### WHAT THE TASK REQUIRES
Return only the lines from the top of the material through the line marked by "return curve_through(route, 2)", unaltered.

··· EXTRACTED MATERIAL ···

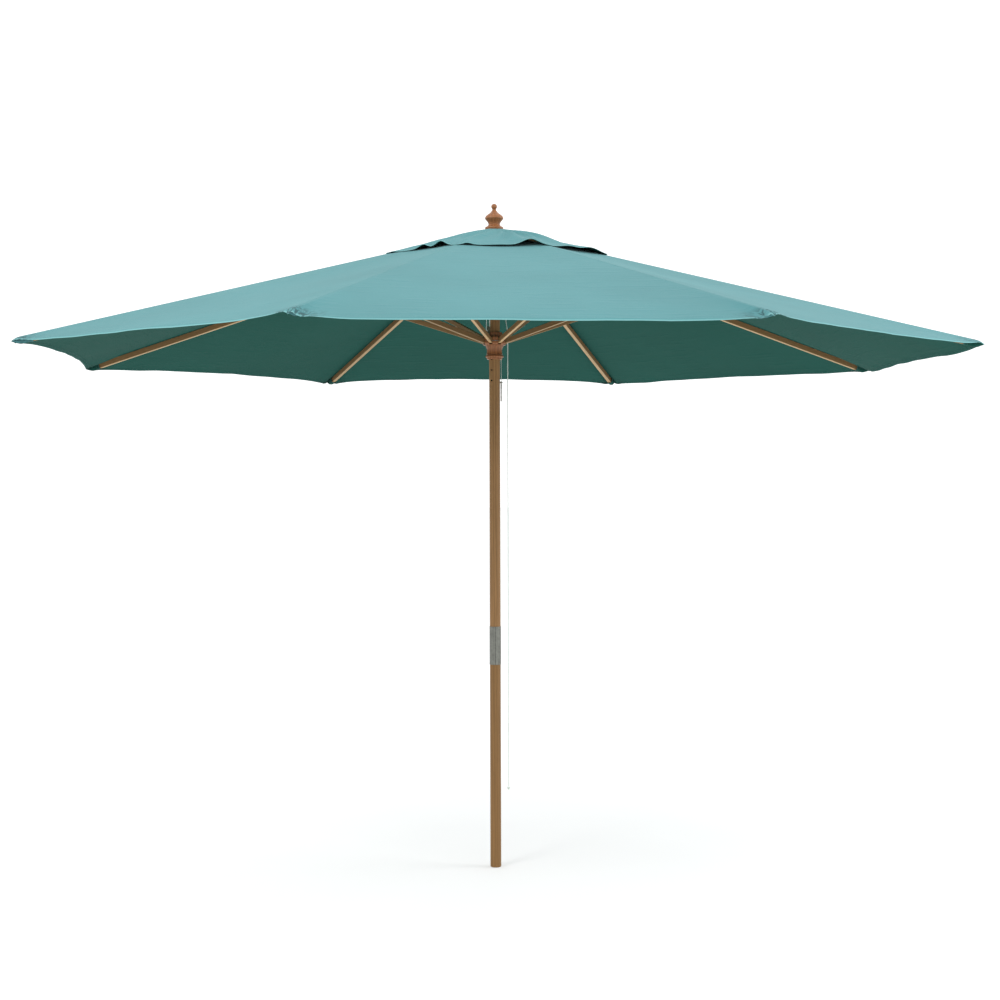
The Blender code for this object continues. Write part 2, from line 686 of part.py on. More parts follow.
def vent_canopy(look, parent):
    """The small eight-sided cap over the canopy's opening, clamped under the finial."""
    top = UPPER_POLE_TOP_Z + GAP
    outline = [(VENT_HOLE_R, top), (VENT_FLAT_R, top), (VENT_R, ridge_z(VENT_R) + CLOTH + VENT_LIFT)]
    section = [(r, z + CLOTH) for r, z in outline] + outline[::-1]
    bm = bmesh.new()
    rims = []
    for i in range(RIB_COUNT):
        azimuth = FIRST_RIB_AZIMUTH + i * RIB_STEP
        rims.append([bm.verts.new(at(azimuth, r, z)) for r, z in section])
    for a, b in zip(rims, rims[1:] + rims[:1]):
        for i in range(len(section)):
            j = (i + 1) % len(section)
            bm.faces.new((a[i], a[j], b[j], b[i]))
    add_object("vent_canopy", mesh_from(bm, "vent_canopy"), look, parent=parent)


# Cords


def lift_cord_points():
    """From the hub down round the runner's pulley and up to the wheel in the pole."""
    wheel_z = RUNNER_PIVOT_Z + RUNNER_PULLEY_RISE
    turn_r = RUNNER_GROOVE_R + CORD_R + 0.00025
    hub_turn_r = HUB_GROOVE_R + CORD_R + GAP
    down = [(ANCHOR_R, ANCHOR_END_Z), (ANCHOR_R, 2.310), (0.0415, 2.220), (0.0435, 2.120)]
    down.append((RUNNER_PULLEY_R + turn_r, wheel_z + 0.020))
    bend = arc((RUNNER_PULLEY_R, wheel_z), turn_r, 0, -180, 10)
    up = [(RUNNER_PULLEY_R - turn_r - 0.0002, wheel_z + 0.025), (0.0250, 2.140), (0.0230, 2.225)]
    up += [(0.0195, 2.262), (hub_turn_r + 0.0004, 2.298), (hub_turn_r, HUB_PULLEY_Z - 0.0004)]
    route = [at(PULLEY_AZIMUTH, r, z) for r, z in down + bend + up]
    return curve_through(route, 2)


def pull_cord_points():
    """From the wheel in the pole, over it, out to the runner's rim and straight down."""
    turn_r = HUB_GROOVE_R + CORD_R + GAP
    over = [at(PULLEY_AZIMUTH, x, z) for x, z in arc((0, HUB_PULLEY_Z), turn_r, 0, 180, 12)]
    opposite = PULLEY_AZIMUTH + 180
    leaving = [at(opposite, 0.0184, 2.280), at(opposite, 0.0228, 2.247)]
    rim = at(PULL_CORD_AZIMUTH, PULL_CORD_R, 0)
    slanting = [leaving[-1].lerp(rim + Vector((0, 0, 1.985)), share) for share in (0.33, 0.66, 0.94)]
    hanging = [rim + Vector((0, 0, z)) for z in (1.945, 1.900, 1.700, 1.200, 0.700, PULL_CORD_END_Z)]
    return curve_through([*over, *leaving, *slanting, *hanging], 2)


def knot(look, parent):
    top = PULL_CORD_END_Z - GAP
    outline = arc((0, top - 0.007), 0.007, 90, -90, 8)
    profile = [(x * 0.8, z) for x, z in outline]
    place = Matrix.Translation(at(PULL_CORD_AZIMUTH, PULL_CORD_R, 0))
    turned("pull_cord_knot", profile, look, place, parent, SMALL_ROUND)


def main():
    clear_scene()
    pole_wood = material("pole_wood", (0.32, 0.21, 0.12), 0.5)
    lower_wood = material("lower_pole_wood", (0.36, 0.26, 0.15), 0.5)
    frame_wood = material("frame_wood", (0.40, 0.28, 0.16), 0.5)
    turned_wood = material("turned_wood", (0.36, 0.18, 0.09), 0.45)
    steel = material("steel", (0.55, 0.55, 0.53), 0.3, 1.0)
    brass = material("pulley_brass", (0.35, 0.30, 0.18), 0.35, 1.0)
    cloth = material("canopy_cloth", (0.12, 0.28, 0.30), 0.85)
    cord_look = material("cord", (0.55, 0.68, 0.60), 0.8)

    foot = lower_pole(lower_wood)
    ferrule(steel)
    pole = upper_pole(pole_wood)
    pole.parent = foot
    finial(turned_wood, steel, pole)
    hub(turned_wood, steel, pole)
    hub_pulley(brass, pole)
    vent_canopy(cloth, pole)
    cord("pull_cord", pull_cord_points(), CORD_R, cord_look, pole)
    knot(cord_look, pole)

    slider = add_empty("runner_slide", Matrix.Translation((0, 0, RUNNER_PIVOT_Z)), pole)
    runner(turned_wood, steel, slider)
    runner_pulley(steel, brass, slider)
    lock_pin(steel, cord_look, slider)
    cord("lift_cord", lift_cord_points(), CORD_R, cord_look, slider)

    rib, strut, hinge = rib_mesh(frame_wood), strut_mesh(frame_wood), hinge_mesh(steel)
    section = canopy_section_mesh(cloth)
    for i in range(RIB_COUNT):
        azimuth = FIRST_RIB_AZIMUTH + i * RIB_STEP
        number = i + 1
        fold = add_empty(f"rib_fold_{number}", rib_frame(azimuth), pole)
        add_object(f"rib_{number}", rib, frame_wood, rib_frame(azimuth), fold)
        add_object(f"strut_hinge_{number}", hinge, steel, rib_frame(azimuth), fold)
        add_object(f"canopy_section_{number}", section, cloth, rib_frame(azimuth), fold)
        add_object(f"strut_{number}", strut, frame_wood, strut_frame(azimuth), fold)
    bpy.context.view_layer.update()


main()
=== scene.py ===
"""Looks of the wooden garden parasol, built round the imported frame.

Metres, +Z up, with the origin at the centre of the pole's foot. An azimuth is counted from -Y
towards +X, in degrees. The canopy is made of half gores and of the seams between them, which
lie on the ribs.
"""

import math

import bmesh
import bpy
from mathutils import Euler, Matrix, Vector, noise


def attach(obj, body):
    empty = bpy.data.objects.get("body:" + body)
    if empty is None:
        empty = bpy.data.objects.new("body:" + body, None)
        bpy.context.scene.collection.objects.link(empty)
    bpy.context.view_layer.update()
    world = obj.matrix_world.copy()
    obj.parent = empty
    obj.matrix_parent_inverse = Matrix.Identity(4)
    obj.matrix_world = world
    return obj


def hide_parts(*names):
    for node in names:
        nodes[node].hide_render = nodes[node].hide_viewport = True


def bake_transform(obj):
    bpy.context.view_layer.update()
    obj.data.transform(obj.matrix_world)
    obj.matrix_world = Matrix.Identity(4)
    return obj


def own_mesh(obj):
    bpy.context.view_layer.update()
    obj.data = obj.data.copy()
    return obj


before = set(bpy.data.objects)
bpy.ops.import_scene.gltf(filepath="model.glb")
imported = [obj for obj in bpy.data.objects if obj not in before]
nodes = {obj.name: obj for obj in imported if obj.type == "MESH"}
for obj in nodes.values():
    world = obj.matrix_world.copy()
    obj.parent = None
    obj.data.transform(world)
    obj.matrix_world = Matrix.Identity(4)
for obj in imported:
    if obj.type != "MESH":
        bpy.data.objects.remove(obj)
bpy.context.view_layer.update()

# Frame of the parasol, as in the CAD model
RIB_COUNT = 8
RIB_STEP = 360 / RIB_COUNT
HALF_STEP = math.radians(RIB_STEP / 2)
HUB_PIVOT_Z = 2.349
PIVOT_R = 0.042
RIB_SLOPE = math.radians(14.95)
RIB_HEIGHT = 0.021
STRUT_S = 0.640
STRUT_DROP = 0.031
STRUT_SLOPE = RIB_SLOPE + math.atan2(STRUT_DROP, STRUT_S)
RUNNER_PIVOT_Z = HUB_PIVOT_Z - 2 * math.hypot(STRUT_S, STRUT_DROP) * math.sin(STRUT_SLOPE)
POLE_R = 0.02025
GAP = 0.0003

# Canopy
CANOPY_R = 1.750
CANOPY_OPENING = 0.240
CLOTH = 0.0012
CLOTH_LIFT = 0.0013
SCALLOP_DEPTH = 0.045
CORNER_DROP = 0.009
CORNER_START = 1.722
SEAM_HALF = 0.012
SEAM_RISE = 0.0007
SAG = 0.010
# By gore, from the one at -Y round by +X: how low its hem hangs, and the cloth beside its corners
HEM_DROPS = (0.026, 0.012, 0.026, 0.014, -0.005, 0.002, 0.002, 0.013)
CORNER_FALLS = (0.022, 0.0, 0.014, 0.014, 0.014, 0.014, 0.014, 0.0)
RIB_HOLD = 0.972
CORNER_FOLD = 0.030
CORNER_FROM = 0.84
CORNER_SPREAD = 0.16
HEM = 0.016
HEM_DROOP = 0.0035
FOLDED_EDGE = 0.0012
SEAM_RIDGE = (0.0048, 0.0070)
SOFT_WAVES = 0.0022
HEM_WAVES = 0.0030
GORE_KEEP = 0.055

# Vent cap
VENT_R = 0.435
VENT_INNER_R = 0.042
VENT_TOP_Z = 2.3722
VENT_FLAT_R = 0.036
VENT_LIFT = 0.0008
VENT_SEAM_HALF = 0.0158
VENT_HEM = 0.011
VENT_CLOTH = 0.0009
VENT_SCALLOP = 0.012
VENT_WAVES = 0.0030
VENT_KEEP = 0.24
CROWN_R = 0.070
CAP_TWIST = 26.0

# Pockets for the ribs' ends
POCKET_CLOTH = 0.0011
# Ribs whose pockets' sides take the top cloth; other pockets and all pocket bottoms take the
# underside's painted-shade copy
POCKETS_PAINTED_LIT = (1, 7, 8)
POCKET_STATIONS = (  # along the rib, half width, height of its bottom
    (1.6990, 0.0122, -0.0138),
    (1.7010, 0.0112, -0.0128),
    (1.7090, 0.0102, -0.0121),
    (1.7200, 0.0098, -0.0118),
    (1.7320, 0.0098, -0.0115),
    (1.7410, 0.0094, -0.0100),
    (1.7500, 0.0080, -0.0056),
    (1.7580, 0.0056, -0.0012),
    (1.7640, 0.0028, 0.0018),
)

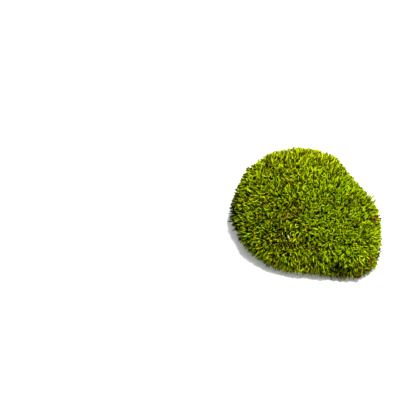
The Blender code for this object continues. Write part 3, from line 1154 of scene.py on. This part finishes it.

···

### RESPONSE TO THE EXERCISE
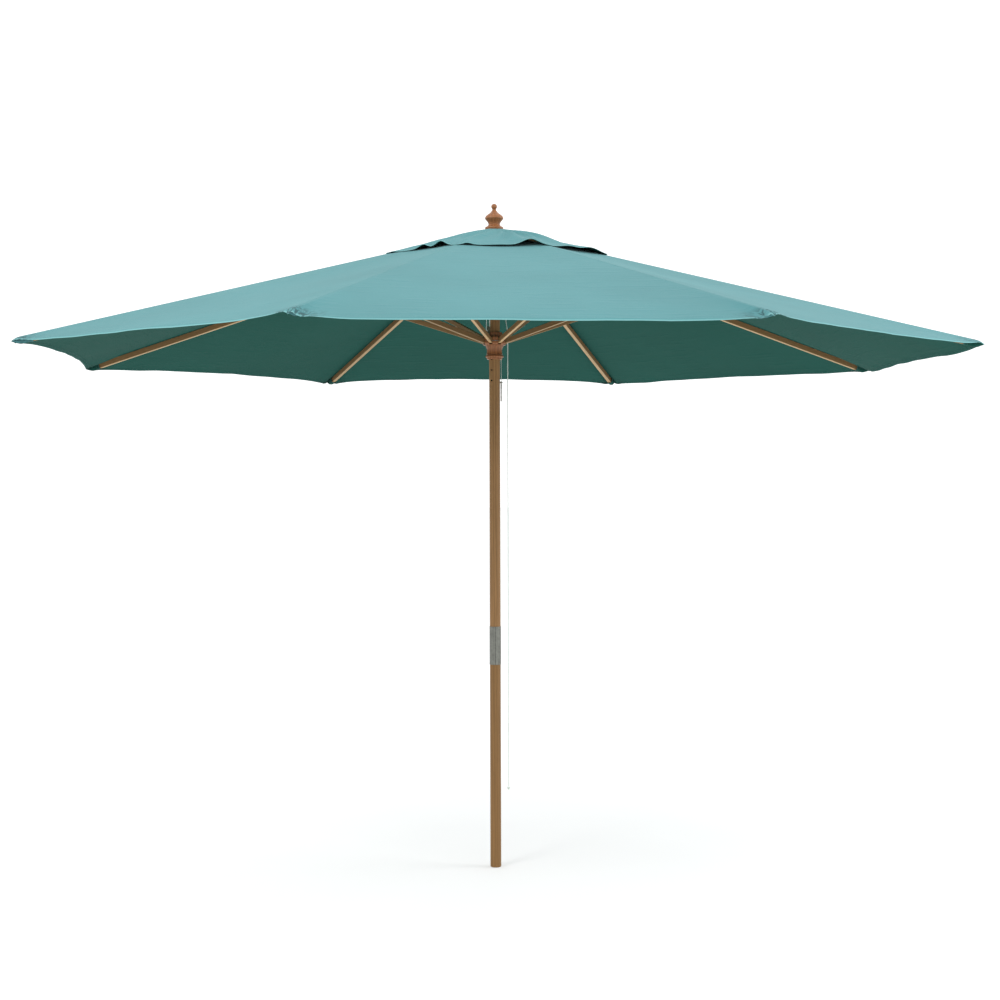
The Blender code for this object continues. Write part 2, from line 686 of part.py on. More parts follow.
def vent_canopy(look, parent):
    """The small eight-sided cap over the canopy's opening, clamped under the finial."""
    top = UPPER_POLE_TOP_Z + GAP
    outline = [(VENT_HOLE_R, top), (VENT_FLAT_R, top), (VENT_R, ridge_z(VENT_R) + CLOTH + VENT_LIFT)]
    section = [(r, z + CLOTH) for r, z in outline] + outline[::-1]
    bm = bmesh.new()
    rims = []
    for i in range(RIB_COUNT):
        azimuth = FIRST_RIB_AZIMUTH + i * RIB_STEP
        rims.append([bm.verts.new(at(azimuth, r, z)) for r, z in section])
    for a, b in zip(rims, rims[1:] + rims[:1]):
        for i in range(len(section)):
            j = (i + 1) % len(section)
            bm.faces.new((a[i], a[j], b[j], b[i]))
    add_object("vent_canopy", mesh_from(bm, "vent_canopy"), look, parent=parent)


# Cords


def lift_cord_points():
    """From the hub down round the runner's pulley and up to the wheel in the pole."""
    wheel_z = RUNNER_PIVOT_Z + RUNNER_PULLEY_RISE
    turn_r = RUNNER_GROOVE_R + CORD_R + 0.00025
    hub_turn_r = HUB_GROOVE_R + CORD_R + GAP
    down = [(ANCHOR_R, ANCHOR_END_Z), (ANCHOR_R, 2.310), (0.0415, 2.220), (0.0435, 2.120)]
    down.append((RUNNER_PULLEY_R + turn_r, wheel_z + 0.020))
    bend = arc((RUNNER_PULLEY_R, wheel_z), turn_r, 0, -180, 10)
    up = [(RUNNER_PULLEY_R - turn_r - 0.0002, wheel_z + 0.025), (0.0250, 2.140), (0.0230, 2.225)]
    up += [(0.0195, 2.262), (hub_turn_r + 0.0004, 2.298), (hub_turn_r, HUB_PULLEY_Z - 0.0004)]
    route = [at(PULLEY_AZIMUTH, r, z) for r, z in down + bend + up]
    return curve_through(route, 2)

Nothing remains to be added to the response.